Rosalind Ford Robinson
“Several forces led quilting and me to unite for close to twenty years. I have loved sewing since I was of a single digit age. Skills were acquired throughout secondary school. It was natural for my career to involve sewing. Friends and family steered quilting to me. Cousin Anne, joined AAQB. She invited me to a show. Seconds after viewing the beautiful cloth creations, my interest sparked. A long-time friend Ramona and, Eretta, a co-worker-turned dear friend, fanned the flames. Together we took a quilt making class after work on Fridays. Two years later I completed my first quilt, and have been loving quilting ever since!”
Art quilting is one of my favorite activities. It has challenged me to try things I never imagined and taken me in directions I didn’t expect to go. I spend a lot of my spare time in art museums and reading design books.
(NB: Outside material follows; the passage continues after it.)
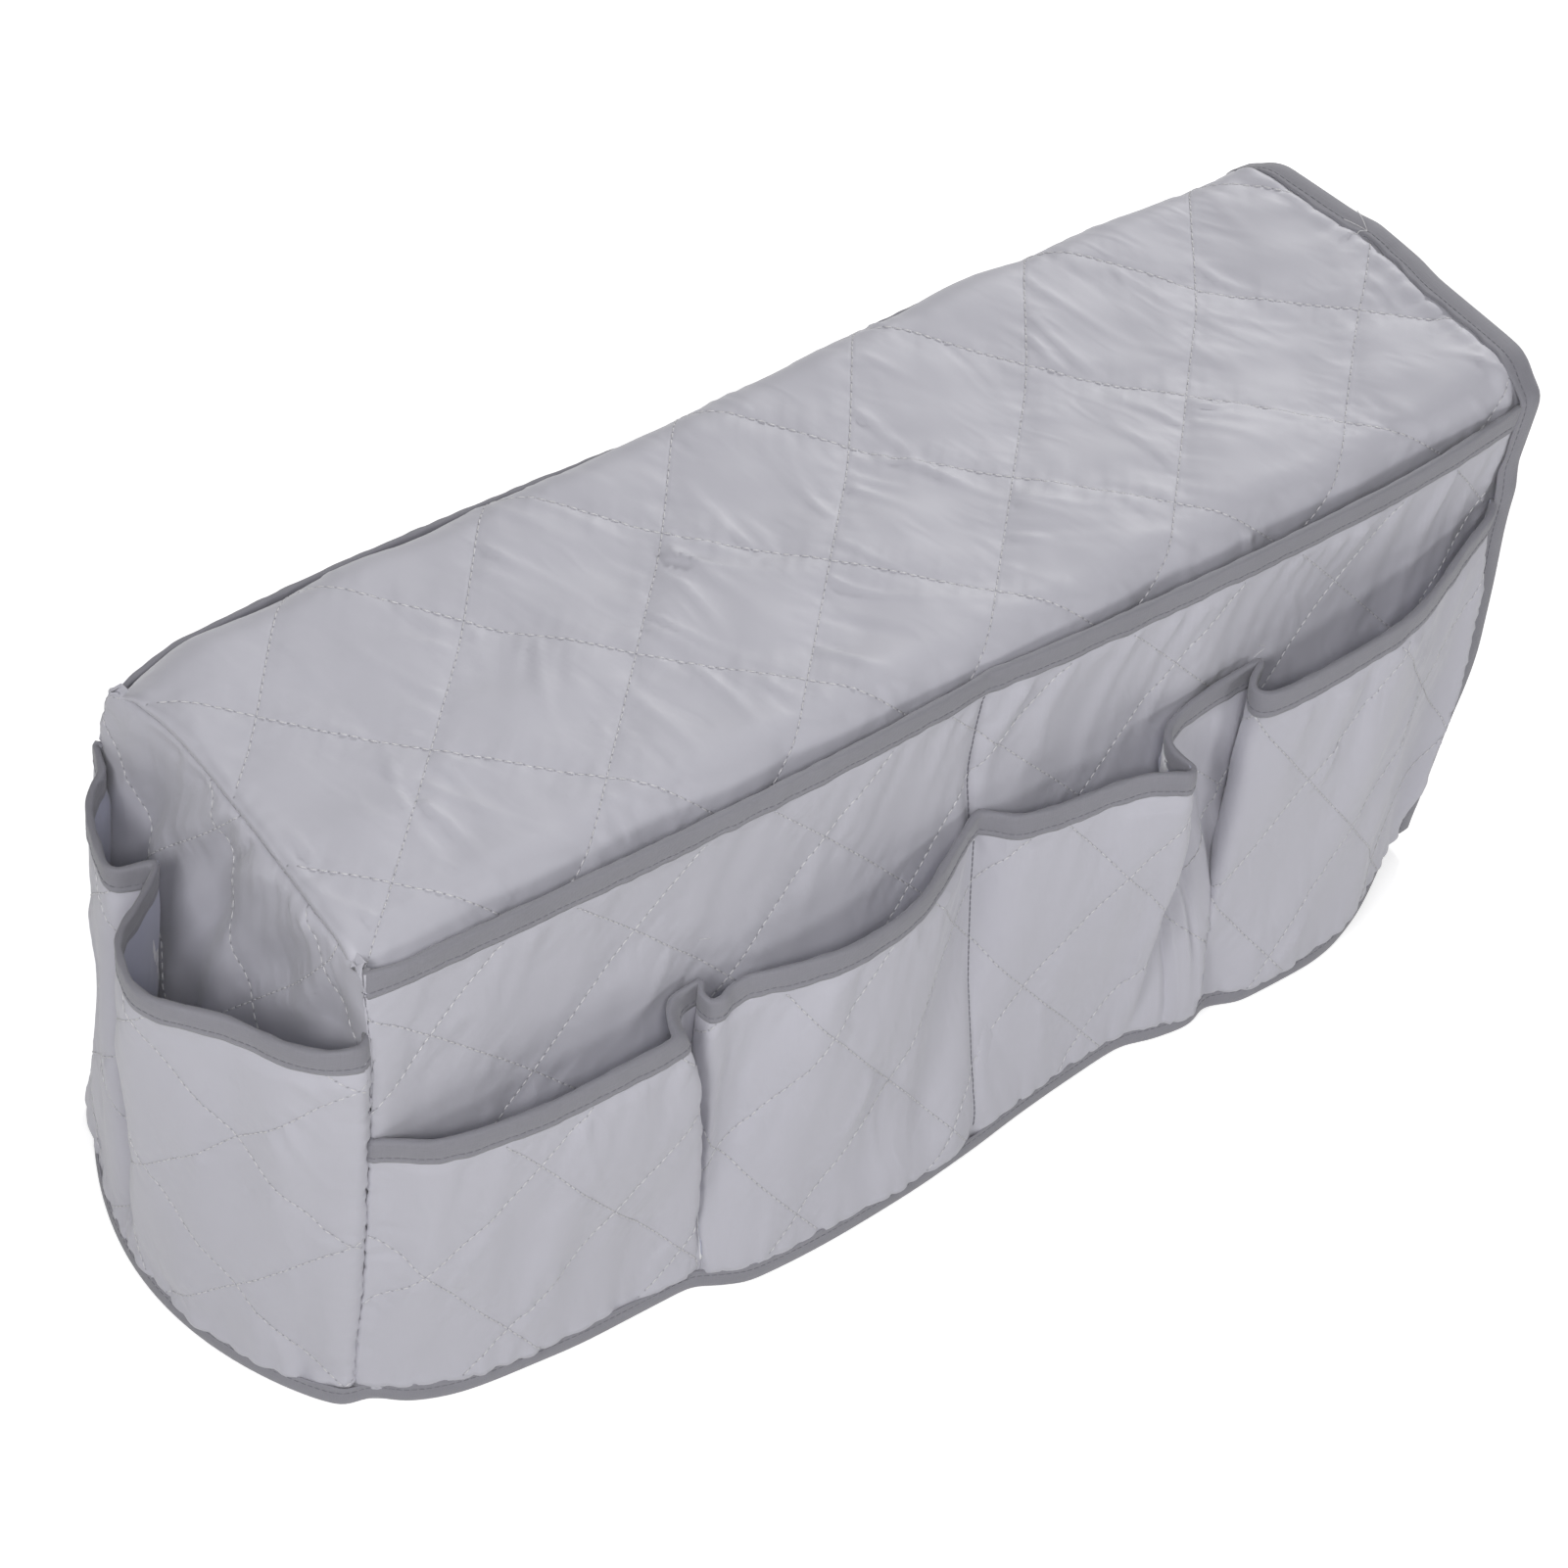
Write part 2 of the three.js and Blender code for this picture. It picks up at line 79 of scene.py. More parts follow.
def smooth_line(places: Array, values: Array, at: Array) -> Array:
    """Smooth curve through points that never overshoots between them.

    Args:
        places: rising places of the points.
        values: value at each point.
        at: places to read the curve at.

    Returns:
        The values there.
    """
    x = np.asarray(places, float)
    y = np.asarray(values, float)
    gap = np.diff(x)
    slope = np.diff(y) / gap
    same = slope[1:] * slope[:-1] > 0
    before = np.where(same, slope[:-1], 1.0)
    after = np.where(same, slope[1:], 1.0)
    heavy = 2 * gap[1:] + gap[:-1]
    light = gap[1:] + 2 * gap[:-1]
    inner = np.where(same, (heavy + light) / (heavy / before + light / after), 0.0)
    lean = np.concatenate([slope[:1], inner, slope[-1:]])
    at = np.clip(at, x[0], x[-1])
    cell = np.clip(np.searchsorted(x, at, side="right") - 1, 0, len(gap) - 1)
    t = (at - x[cell]) / gap[cell]
    start = (1 + 2 * t) * (1 - t) ** 2 * y[cell] + t * (1 - t) ** 2 * gap[cell] * lean[cell]
    end = t * t * (3 - 2 * t) * y[cell + 1] + t * t * (t - 1) * gap[cell] * lean[cell + 1]
    return start + end


def ease(value: Array, start: float, end: float) -> Array:
    """Soft step from 0 at start to 1 at end."""
    t = np.clip((value - start) / (end - start), 0, 1)
    return t * t * (3 - 2 * t)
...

For me, quilting is like completing a jigsaw puzzle. I have an advantage with these puzzles. I’m the designer, so I know how they fit together. Some designs are simple and can be made quickly, others are very complex. My work includes geometric designs and story quilts made with fabrics from around the world.
“I am a self-taught quilt artist, quilt instructor, and fashion designer. My pictorial wall quilts are known for their detailed and realistic depictions of scenes ranging from the cozy intimacy of a country kitchen to a sunset in the beauty of a colonial flower garden. As a youth growing up in the rural south I always made time to practice my skills and master my craft. Today, I specialize in quilt art. My one-of-a-kind creations showcase a lifetime of development and a deep emotional attachment to my craft. My awards & honors include the National Association of Fashion and Accessory Designs Hall of Fame and the Maryland Historical Society.”